Toyota's U.S. division expects all its dealers to renovate their showrooms by 2010 under an architectural plan called Image USA II. That plan calls for a greatly enlarged Scion space, including an entrance separate from the Toyota showroom. So far, 85 dealerships have made the changes.
It's no wonder. Last year, Toyota sold 173,500 Scion models. And though the breadbox-styled xB is the most distinctive and seemingly ubiquitous model around suburban byways and parking lots, it was the zippy-styled tC coupe that led the pack, with 79,100 sales. Collectively, Scion scored a 1.1% market share. Remarkably, Toyota is selling more Scions than Ford (F) sells Volvos. It almost outsells Ford's Mercury division and already sells more vehicles to retail customers than Mercury. With no crossover SUV, Scion far outsells Suzuki already. And with one more vehicle, it will likely surpass Subaru. That's all without a dedicated sales channel.
Pontiac's Go-Go G8
Pontiac may not be the most obvious choice to counterpunch Scion. But that seems to be in part what GM (GM) is hoping for the future. At this week's auto show, GM will unveil the Pontiac G8, a rear-wheel-drive sedan that will mercifully replace the awful Grand Prix, and which is somewhat restyled from GM's Australian Holden division. The last time GM tried to import a Holden to Pontiac—the GTO, whose styling was panned, with disappointing sales to follow—it wasn't a raging success.
The G8 show car unveiled this week is close to the production version of the GT model, including the 362-horsepower, 6.0-liter V8 engine and optional six-speed manual transmission. The 2008 production will offer two models: G8 and G8 GT. Each comes with a four-wheel independent suspension with traction control, electronic stability control, and 18-in. aluminum wheels (19-in. with a sport package).

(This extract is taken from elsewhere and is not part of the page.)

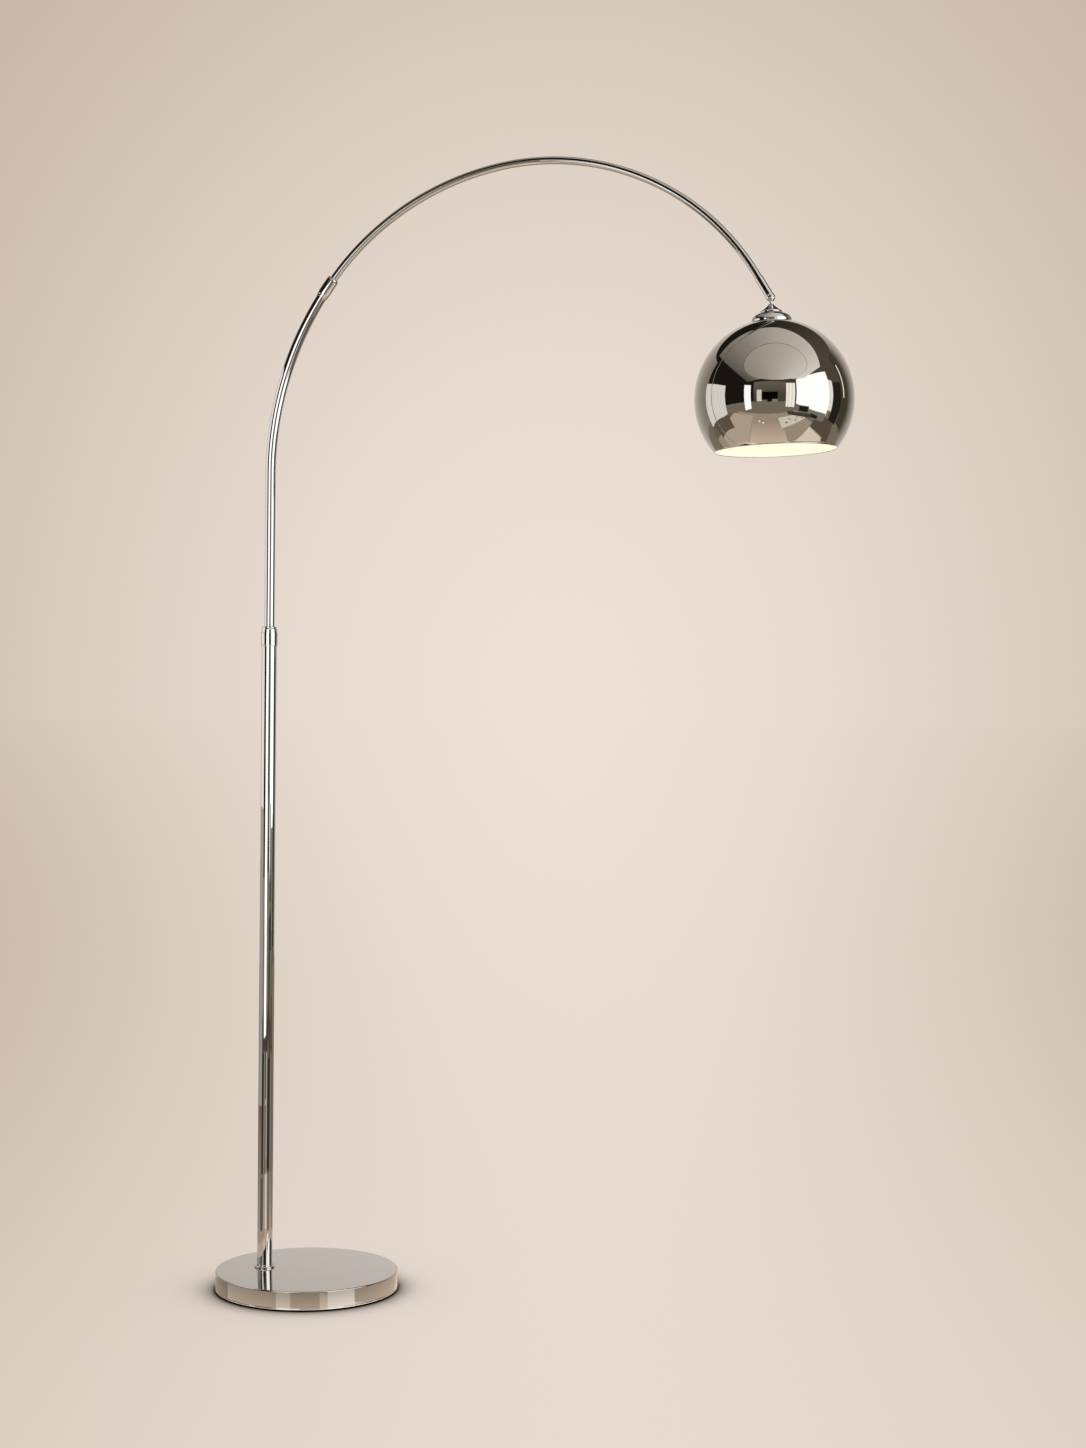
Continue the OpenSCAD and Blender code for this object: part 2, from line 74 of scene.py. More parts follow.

The base G8 model comes with a 3.6-liter DOHC V6 with variable valve timing, rated at 261 horsepower (194 kW). It's paired with a five-speed automatic transmission with manual shift mode. The GT's small-block V8 engine comes with a displacement-on-demand feature that alternates automatically between eight and four cylinders depending on driving conditions. The G8's interior is far superior to the Grand Prix, and is in keeping with GM's makeover of its interiors, which are increasingly on par with those of higher-priced German cars.
But GM is trying to restore Pontiac's image as a performance and tuner-car division, as it once was, in the hopes of drawing more young and youthful-minded boomers.
For example, Pontiac has also set up shop in Second Life in an effort to attract younger buyers in real life, setting up a virtual dealership where people spend real money trading in fantasy. Second Life claims more than 1.2 million visitors per month, and many believe it could become as big a player as social networking sites such as News Corp.'s (NWS) MySpace.com and video-sharing sites such as Google's (GOOG) YouTube.com. Nissan (NSANY) has also set up a presence in Second Life.
Pontiac's average buyer is in the mid-40s, and the typical Second Life user is a male in his early 30s. That's the heart of Pontiac's growth market, GM executives believe.
Pontiac is hardly GM's only youth opportunity at this week's show. Saturn has long been a brand GM has positioned to take customers from the Japanese and Koreans. Indeed, of all GM's brands, it has the most cross-shopping with Asian brands. But Saturn's most recent entry-level model, the Ion, hasn't been well received by the auto press or young car buyers. To remedy that, Saturn is dropping the Ion as of this fall and replacing it with the Opel Astra, which GM sells in Europe.
Targeting Youth with a Hatchback
"The Astra rounds out our portfolio with a smart-driving, well-equipped small car that shares the European designs evident in all our new vehicles," said Jill Lajdziak, Saturn general manager. The new Aura sedan, too, was developed by Opel, though it's not a rebadged Opel car like the Astra (see BusinessWeek.com, 10/4/06, "Saturn's Awesome Aura").
The Astra, whose price won't be set until later this year, is Europe's second best-selling car after the Volkswagen Golf. GM's Opel and Vauxhall divisions sell more than 500,000 Astras per year. But that doesn't mean it will be a hit in the U.S. Volkswagen, for example, struggles to sell the Golf, recently renamed the Rabbit, in the U.S. There's a feeling among some carmakers that the coming generation of first-time car buyers will demand versatile hatchback cars more than their predecessors. The U.S. can be a hostile climate for subcompact hatchbacks. In fact, Ford, disbelieving the forecasted trend, is dropping hatchbacks from its redesigned Focus lineup this fall.
The Astra will come with an electronic stability control system and traction control standard on all three-door Astras and available as an option on five-door models. A 1.8-liter, four-cylinder engine will deliver 140 horsepower. Safety features include six standard air bags, active head restraints, and collapsible pedals that help protect occupants in a front-end collision. Optional features include a large, two-panel sunroof only available on five-door models, heated cloth or leather seats, and a seven-speaker sound system.